THE MISUNDERSTANDING ON THE PART OF BOTH PARTIES WAS NOT BROUGHT TO LIGHT UNTIL THE FORMAL CONTRACT WAS DRAFTED CALLING FOR THE FURNISHING OF RUNNING SPARES, AND TO BE INCLUDED IN THE UNIT PRICE FOR ITEM NO. 1 SET FORTH THEREIN. THE CONTRACTOR OBJECTED AND THEREAFTER AN AUDIT OF THE BIDDER'S COST RECORDS DISCLOSED THAT THE ORIGINAL PROPOSAL DID NOT PROVIDE FOR RUNNING SPARES AND THE COST OF SUCH PARTS WAS NOT INCLUDED IN THE PROPOSAL.

IT DOES NOT APPEAR FROM THE FOREGOING FACTS THAT SUCH A MUTUAL MISTAKE OCCURRED AS USUALLY FORMS THE BASIS FOR REFORMING A WRITTEN INSTRUMENT UPON A SHOWING OF THE TRUE INTENT OF THE PARTIES AND WHAT THE CONTRACT WOULD HAVE BEEN BUT FOR THE MISTAKE. IN SUCH CASES THE TERMS AND CONDITIONS PREVIOUSLY AGREED TO ARE NOT REFLECTED IN THE FORMAL CONTRACT, WHEREAS HERE THERE WAS NO MEETING OF THE MINDS AS TO THE RUNNING SPARES EITHER BEFORE OR AFTER THE DRAFTING OF THE INSTRUMENT WHICH WAS INTENDED TO BE THE FINAL CONTRACT. RESPONSIBILITY FOR THAT SITUATION APPEARS TO FALL EQUALLY UPON BOTH PARTIES BECAUSE OF THE ERRONEOUS ASSUMPTION ON THE PART OF THE CONTRACTOR THAT RUNNING PARTS WERE NOT TO BE FURNISHED WITH THE UNITS ALTHOUGH INCLUDED IN THE REQUEST FOR A PROPOSAL, AND THE MISCONCEPTION ON THE PART OF THE PROCUREMENT OFFICIAL THAT RUNNING SPARES WOULD BE FURNISHED ALTHOUGH THEY WERE EXCLUDED FROM THE OFFER SUBMITTED.

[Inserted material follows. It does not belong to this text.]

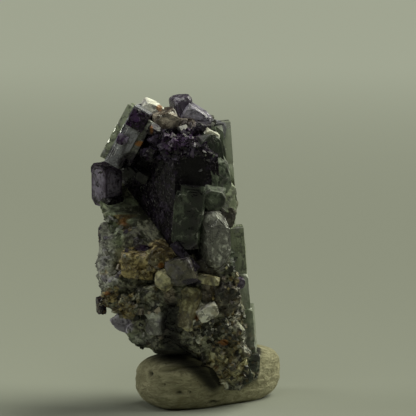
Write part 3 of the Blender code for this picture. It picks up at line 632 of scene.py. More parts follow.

HOWEVER, SINCE NONE OF THE PRIOR CONTRACTUAL DOCUMENTS CAN PROPERLY BE CONSTRUED AS OBLIGATING THE CONTRACTOR TO FURNISH THE RUNNING SPARES FOR THE PRICES STATED, AND SINCE THE CONTRACTOR'S DELIVERY OF THE EXECUTED DEFINITIVE FORM WAS EXPRESSLY CONDITIONED BY THE BY THE TERMS SET FORTH IN ITS ACCOMPANYING LETTER OF AUGUST 13, 1956, WHICH TERMS WERE NOT ACCEPTED BY THE GOVERNMENT, WE MUST AGREE WITH THE CONTRACTOR'S POSITION STATED IN ITS LETTER OF SEPTEMBER 13, 1956, THAT THE DEFINITIVE CONTRACT HAD NOT BECOME BINDING BUT WAS STILL OPEN FOR NEGOTIATION OF THE TERMS UPON WHICH AGREEMENT HAD NOT BEEN REACHED.

SINCE IT HAS BEEN ESTABLISHED BY AN INDEPENDENT EXAMINATION OF THE CONTRACTOR'S COST RECORDS, CONDUCTED BY THE RESIDENT NAVY AUDITOR, THAT THE COSTS OF RUNNING SPARES WERE NOT INCLUDED IN THE COMPUTATION OF THE UNIT PRICE FIGURE SUBMITTED FOR THE EQUIPMENT, WE WOULD HAVE NO OBJECTION TO REVISION OF THE CONTRACT TERMS TO COVER THE RUNNING SPARES REQUIRED AT PRICES DETERMINED TO BE FAIR AND REASONABLE BY THE PARTIES.